▶ Task requirements
Everything from the line that contains "obj.matrix_world = Matrix.Identity(4)" through the last line of the listing must be copied exactly, with both of those lines included and no others.

▶ Records from a data source
* START *

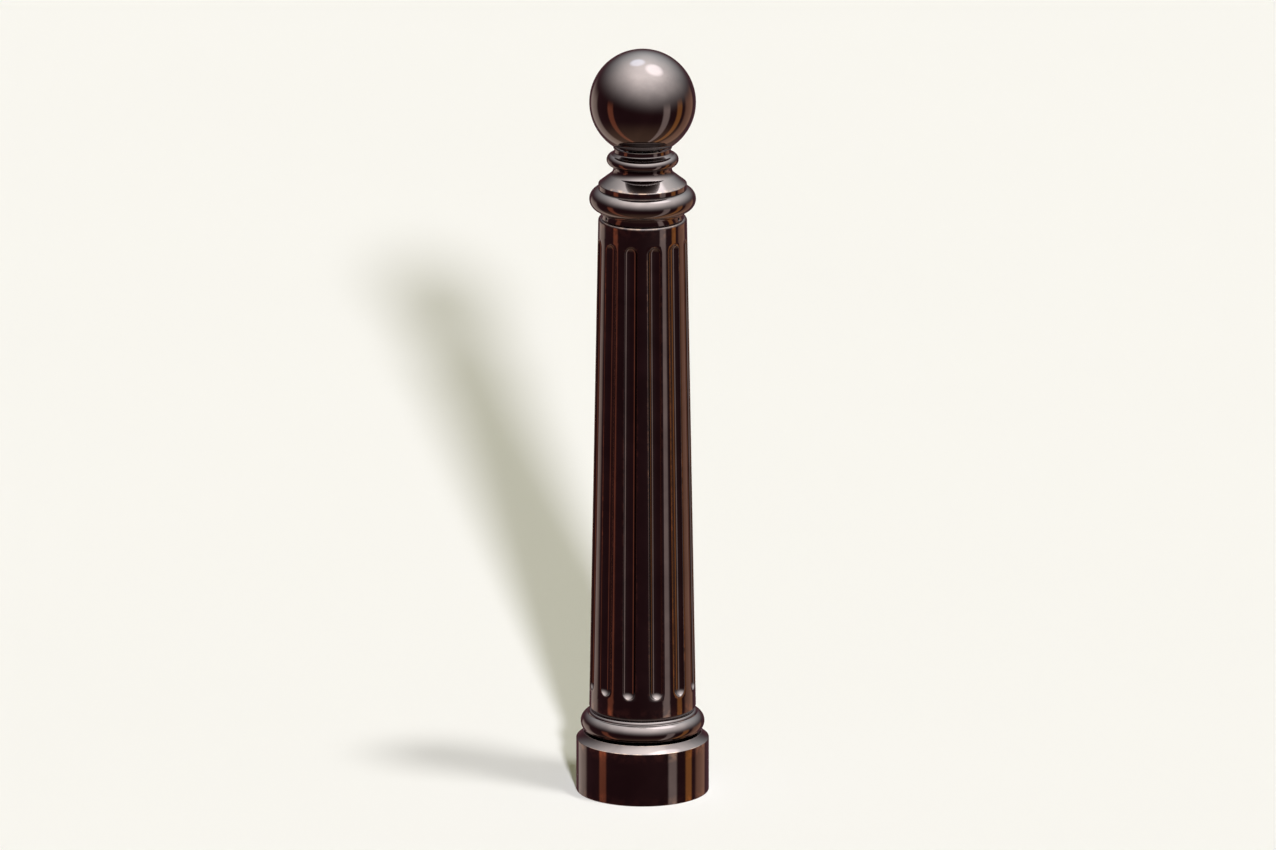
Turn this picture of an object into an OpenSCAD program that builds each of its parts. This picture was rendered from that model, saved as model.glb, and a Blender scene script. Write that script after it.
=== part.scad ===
// Ball-topped fluted safety bollard.
// A steel post on a bolted foot does the stopping. A stack of cast pieces slides down over it
// as a cover, and a tie rod under the ball clamps the stack to a nut on top of the post.
// Origin: centre of the foot, on the ground. +Z is up. All sizes are in millimetres.

/* [Plinth] */
// Outside diameter of the plinth
plinth_d = 174; // [168:1:220]
// Height of the straight wall of the plinth
plinth_wall_h = 70.5; // [64:0.5:140]
// Height of the coved shoulder above the wall
shoulder_h = 9.5; // [7:0.5:14]
// How far the shoulder comes in from the wall
shoulder_in = 9; // [6:0.5:12]
// Radius of the shoulder's cove
shoulder_cove_r = 32; // [20:1:60]
// Thickness of the plinth's wall
plinth_wall = 7; // [5:0.5:8]
// Thickness of the plinth's top deck
deck_t = 9; // [7:0.5:12]

/* [Base ring] */
// Outside diameter of the base ring
base_ring_d = 162.4; // [150:0.2:168]
// Radius of its large bead
base_bead_r = 13; // [10:0.5:16]
// Radius of the small bead under the shaft
foot_bead_r = 4.5; // [3:0.5:7]

/* [Shaft] */
// Height of the shaft between its two rings
shaft_h = 665.5; // [400:0.5:1000]
// Diameter of the shaft at its foot
shaft_foot_d = 140; // [134:1:150]
// Diameter of the shaft at its head
shaft_head_d = 115.8; // [114:0.2:130]
// Thickness of the shaft's wall at a ridge
shaft_wall = 10; // [8:0.5:10.5]
// Depth of the edge chamfer at the shaft's head
head_chamfer = 3; // [1:0.5:3]
// Depth of the edge chamfer at the shaft's foot
foot_chamfer = 2.8; // [1:0.1:3]
// Height of the thick flange inside the foot
foot_flange_h = 24; // [22:1:40]
// Thickness of the web inside the head
head_web_t = 24; // [18:1:36]
// Height of the upstand that locates the capital ring
upstand_h = 14; // [10:1:20]

/* [Flutes] */
// Number of flutes
flute_count = 12; // [6:1:14]
// Radius of the round-nosed cutter
flute_r = 10.5; // [8:0.5:11]
// Depth of a flute
flute_depth = 6; // [3:0.5:6]
// Plain band below the flutes
flute_foot_margin = 28.5; // [26:0.5:60]
// Plain band above the flutes
flute_head_margin = 26.4; // [20:0.2:60]

/* [Capital ring] */
// Outside diameter of the capital ring
capital_d = 139.2; // [130:0.2:160]
// Radius of its bead
capital_bead_r = 14.5; // [13:0.5:20]
// Diameter of the plain neck under the bead
capital_neck_d = 109; // [108:0.5:111]
// Height of that neck
capital_neck_h = 7.5; // [6.5:0.5:12]
// Height of the fillet between neck and bead
capital_fillet_h = 3; // [2:0.5:4]
// How far the fillet stands out from the neck
capital_fillet_out = 2.5; // [1:0.5:4]

/* [Neck collar] */
// Diameter of the bell's rim
rim_d = 115.6; // [104:0.2:126]
// Height of the rim's plain edge
rim_h = 6.5; // [4:0.5:10]
// Slope of the bell's skirt above the rim, in degrees
bell_slope = 33; // [26:1:40]
// Radius of the cove between the skirt and the throat
bell_cove_r = 14; // [10:1:20]
// Diameter of the bell's throat
throat_d = 76.4; // [74:0.2:82]
// Height from the rim's foot to the middle of the small bead
small_bead_up = 38.5; // [36:0.5:46]
// Outside diameter of the small bead
small_bead_d = 94; // [88:1:104]
// Radius of the small bead
small_bead_r = 7.5; // [6:0.5:10]
// Diameter of the neck above the small bead
neck_d = 74; // [68:0.2:78]
// Width and height of the flare at the neck's foot
neck_flare = 3.5; // [1:0.5:5]
// Height of the neck from the middle of the small bead to the lip
neck_h = 15.5; // [12:0.5:24]
// Height of the lip under the ball
lip_h = 2.5; // [2:0.5:5]
// How far the lip stands out from the neck
lip_out = 1.4; // [1:0.1:4]
// Thickness of the web that the tie rod passes through
neck_web_t = 8; // [6:1:10]

/* [Ball] */
// Diameter of the ball
ball_d = 139; // [120:1:170]
// Thickness of the ball's shell
ball_shell_t = 3.5; // [2:0.5:6]
// Width of the ball's rim round the boss plate
ball_rim_w = 3.765; // [3:0.005:4.5]
// Thickness of the boss plate that closes the ball
boss_plate_t = 10; // [6:1:14]
// Diameter of the boss plate
boss_plate_d = 72; // [60:1:74]
// Diameter of the boss hub
hub_d = 32; // [26:1:40]
// Height of the hub above the boss plate
hub_h = 21.5; // [16:0.5:30]
// Thickness of the seal under the ball
seal_t = 2; // [1:0.5:4]

/* [Steel post] */
// Outside diameter of the post's pipe
pipe_od = 88.9; // [76.1:0.1:88.9]
// Wall of the pipe
pipe_wall = 5.5; // [3.2:0.1:8]
// Thickness of the foot plate
foot_plate_t = 12; // [8:1:20]
// Diameter of the drain hole in the foot plate
drain_d = 40; // [20:1:60]
// Distance from the foot plate's edge to an anchor hole's centre
anchor_edge = 17; // [14:0.5:18]
// Diameter of an anchor hole
anchor_hole_d = 14; // [11:0.5:16]
// Number of anchor holes, with a gusset between each two
anchor_count = 4; // [3:1:4]
// Thickness of a gusset
gusset_t = 6; // [5:1:10]
// Height of a gusset
gusset_h = 42; // [24:1:46]
// Leg of the fillet weld at the foot
foot_weld = 6; // [3:0.5:7]
// Thickness of the head plate
head_plate_t = 10; // [6:1:16]
// Height and thickness of a centring ring
centring_h = 20; // [12:1:22]
// How far below the head plate the upper centring ring starts
upper_ring_drop = 65; // [50:5:100]

/* [Fasteners] */
// Diameter of the tie rod's thread
rod_d = 16; // [12:1:16]
// Width across the flats of the tie rod's nuts
rod_nut_af = 24; // [21:1:27]
// Height of a full nut
rod_nut_h = 14.8; // [12:0.1:16]
// Height of a thin nut
thin_nut_h = 8; // [6:0.5:9]
// Height of the lock nut under the boss
lock_nut_h = 13; // [8:0.5:14]
// Thread engagement of the rod in the head nut
rod_engaged = 16; // [12:1:18]
// Diameter of a foot screw
foot_screw_d = 8; // [6:1:8]
// Length of a foot screw under its head
foot_screw_l = 60; // [56:1:62]
// Number of foot screws
foot_screw_count = 4; // [3:1:6]
// Diameter of a collar screw
collar_screw_d = 6; // [5:1:6]
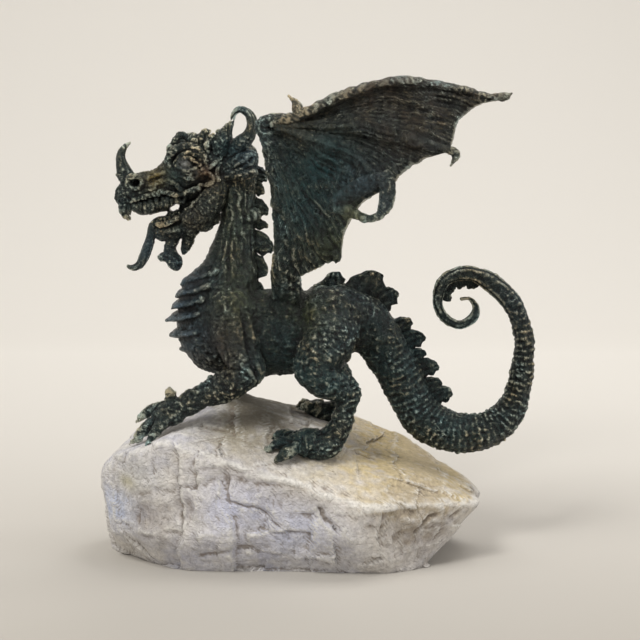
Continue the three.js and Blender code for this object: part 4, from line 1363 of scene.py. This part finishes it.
# %% Row tree
def row_tree():
    wanted = {"Row": "Geometry", "Pattern": "Object", "Finish": "Material"}
    wanted.update({"Size": "Float", "Uneven": "Float"})
    tree, given, result = group("row on a path", "GeometryNodeTree", wanted, {"Copies": "Geometry"})
    info = node(tree, "GeometryNodeObjectInfo")
    wire(given, "Pattern", info, "Object")
    along = node(tree, "GeometryNodeInputNamedAttribute", {"Name": "along"}, data_type="FLOAT_VECTOR")
    out = node(tree, "GeometryNodeInputNamedAttribute", {"Name": "out"}, data_type="FLOAT_VECTOR")
    tall = node(tree, "GeometryNodeInputNamedAttribute", {"Name": "size"}, data_type="FLOAT_VECTOR")
    turn = node(tree, "FunctionNodeAxesToRotation", primary_axis="Z", secondary_axis="X")
    wire(out, "Attribute", turn, "Primary Axis")
    wire(along, "Attribute", turn, "Secondary Axis")
    random = node(tree, "FunctionNodeRandomValue", {"Seed": 7}, data_type="FLOAT")
    less = node(tree, "ShaderNodeMath", {0: 1.0}, operation="SUBTRACT")
    more = node(tree, "ShaderNodeMath", {0: 1.0}, operation="ADD")
    for limit in (less, more):
        wire(given, "Uneven", limit, 1)
    wire(less, 0, random, 2)
    wire(more, 0, random, 3)
    sized = node(tree, "ShaderNodeMath", operation="MULTIPLY")
    wire(random, 1, sized, 0)
    wire(given, "Size", sized, 1)
    scale = node(tree, "ShaderNodeVectorMath", operation="SCALE")
    wire(tall, "Attribute", scale, "Vector")
    wire(sized, 0, scale, "Scale")
    stand = node(tree, "GeometryNodeInstanceOnPoints")
    wire(given, "Row", stand, "Points")
    wire(info, "Geometry", stand, "Instance")
    wire(turn, "Rotation", stand, "Rotation")
    wire(scale, "Vector", stand, "Scale")
    real = node(tree, "GeometryNodeRealizeInstances")
    wire(stand, "Instances", real, "Geometry")
    finish = node(tree, "GeometryNodeSetMaterial")
    wire(real, "Geometry", finish, "Geometry")
    wire(given, "Finish", finish, "Material")
    wire(finish, "Geometry", result, "Copies")
    return tree


ROW_TREE = row_tree()


def row_piece(name, pattern, stands, uneven=0.08, rough=0.0):
    """Copies of a pattern on stands of (point in mm, along, out, size in mm), as one plain mesh."""
    mesh = bpy.data.meshes.new(name + " row")
    mesh.from_pydata([Vector(stand[0]) * MM for stand in stands], [], [])
    for key, column in (("along", 1), ("out", 2), ("size", 3)):
        values = np.array([stand[column] for stand in stands], np.float32)
        if key == "size":
            values = values * MM
        keep(mesh, key, "FLOAT_VECTOR", values)
    holder = shown(name + " row", mesh)
    modifier = holder.modifiers.new("row", "NODES")
    modifier.node_group = ROW_TREE
    inputs = {item.name: item.identifier for item in ROW_TREE.interface.items_tree if item.in_out == "INPUT"}
    modifier[inputs["Pattern"]] = pattern
    modifier[inputs["Finish"]] = BRONZE
    modifier[inputs["Size"]] = 1.0
    modifier[inputs["Uneven"]] = uneven
    evaluated = holder.evaluated_get(bpy.context.evaluated_depsgraph_get())
    copies = bpy.data.meshes.new_from_object(evaluated)
    bpy.data.objects.remove(holder)
    flat = np.empty(len(copies.vertices) * 3, np.float32)
    copies.vertices.foreach_get("co", flat)
    points_mm = flat.reshape(-1, 3) / MM
    if rough:
        normals = np.empty(len(copies.vertices) * 3, np.float32)
        copies.vertices.foreach_get("normal", normals)
        height = 1.2 * nodules(points_mm, 5, 121) + 0.9 * ridges(points_mm, 7, 123) - 0.8
        points_mm = points_mm + normals.reshape(-1, 3) * rough * height[:, None]
        copies.vertices.foreach_set("co", (points_mm * MM).astype(np.float32).ravel())
        relief = np.empty(len(copies.vertices), np.float32)
        copies.attributes["relief"].data.foreach_get("value", relief)
        relief = np.clip(relief + 0.25 * (height - 0.2), 0, 1)
        copies.attributes["relief"].data.foreach_set("value", relief)
    keep(copies, "tint", "FLOAT_COLOR", tint_of(points_mm, TINTS))
    copies.polygons.foreach_set("use_smooth", np.ones(len(copies.polygons), bool))
    piece = shown(name, copies)
    print(name, len(stands), "copies,", len(copies.polygons), "faces")
    return piece


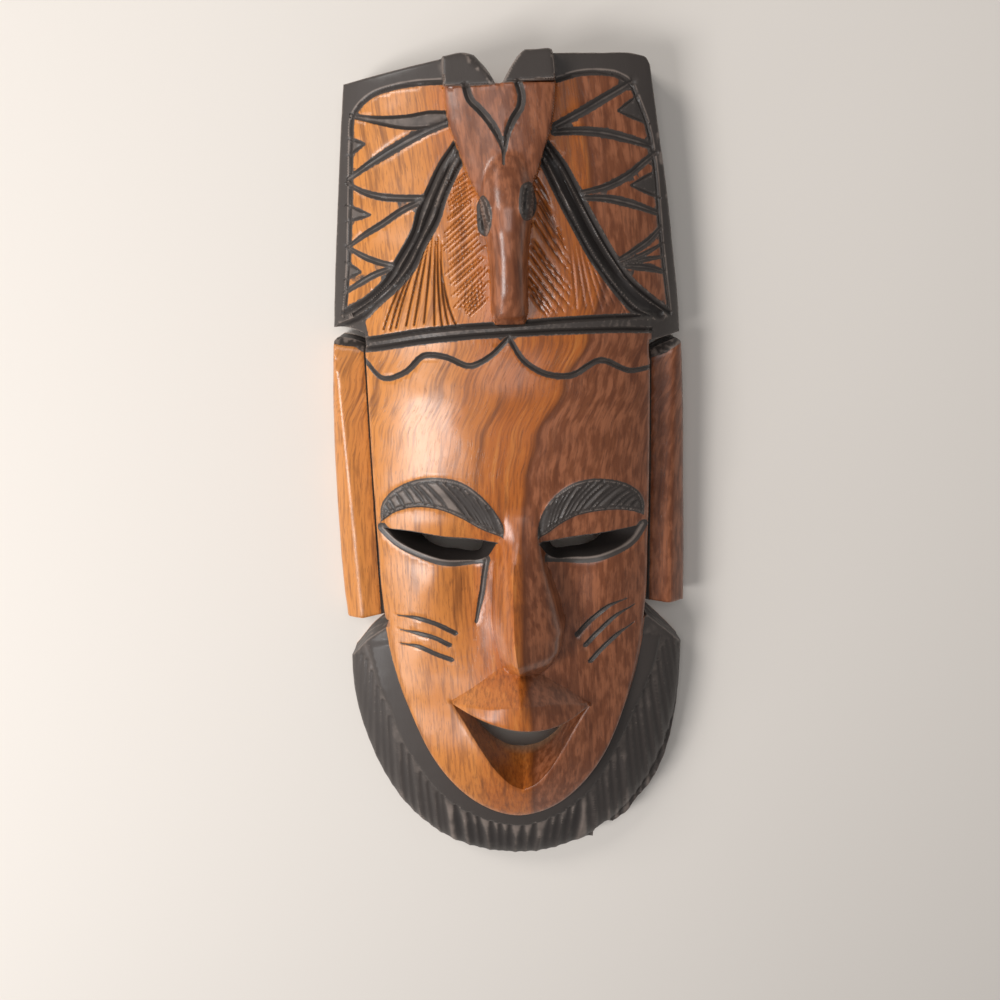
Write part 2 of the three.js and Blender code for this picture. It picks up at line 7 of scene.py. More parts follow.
import logging
import math
from dataclasses import dataclass, replace
from enum import Enum
from functools import cache

import bpy
import numpy as np
from bpy.types import ID, Material, Mesh, Node, NodeSocket, NodeTree, Object, bpy_prop_collection
from mathutils import Matrix, Vector, noise
from mathutils.geometry import delaunay_2d_cdt


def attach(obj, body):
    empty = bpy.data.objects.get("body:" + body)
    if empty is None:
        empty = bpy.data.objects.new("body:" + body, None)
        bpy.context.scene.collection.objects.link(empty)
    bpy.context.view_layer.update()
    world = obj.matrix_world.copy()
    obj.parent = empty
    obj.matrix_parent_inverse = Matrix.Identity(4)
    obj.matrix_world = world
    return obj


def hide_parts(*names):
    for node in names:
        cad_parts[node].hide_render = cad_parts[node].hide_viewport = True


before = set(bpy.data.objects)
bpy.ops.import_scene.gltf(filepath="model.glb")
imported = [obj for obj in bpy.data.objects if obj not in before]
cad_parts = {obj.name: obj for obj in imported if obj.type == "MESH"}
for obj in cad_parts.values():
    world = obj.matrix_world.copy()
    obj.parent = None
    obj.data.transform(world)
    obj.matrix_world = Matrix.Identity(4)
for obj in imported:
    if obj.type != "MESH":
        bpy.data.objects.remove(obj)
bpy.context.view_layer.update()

log = logging.getLogger("mask")

MM = 0.001
REACH = 3.0  # distances into an outline are followed this far
GAP = 0.9  # between points on a line
HEADDRESS_FOOT = 60.0
BEARD_TOP = -45.9
Array = np.ndarray
Lines = list[Array]
Beds = list[tuple[Array, float]]  # outlines filled with points, and the space between these
Knots = tuple[tuple[float, float], ...]
Colour = tuple[float, float, float]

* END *

▶ Response to this exercise
    obj.matrix_world = Matrix.Identity(4)
for obj in imported:
    if obj.type != "MESH":
        bpy.data.objects.remove(obj)
bpy.context.view_layer.update()

log = logging.getLogger("mask")

MM = 0.001
REACH = 3.0  # distances into an outline are followed this far
GAP = 0.9  # between points on a line
HEADDRESS_FOOT = 60.0
BEARD_TOP = -45.9
Array = np.ndarray
Lines = list[Array]
Beds = list[tuple[Array, float]]  # outlines filled with points, and the space between these
Knots = tuple[tuple[float, float], ...]
Colour = tuple[float, float, float]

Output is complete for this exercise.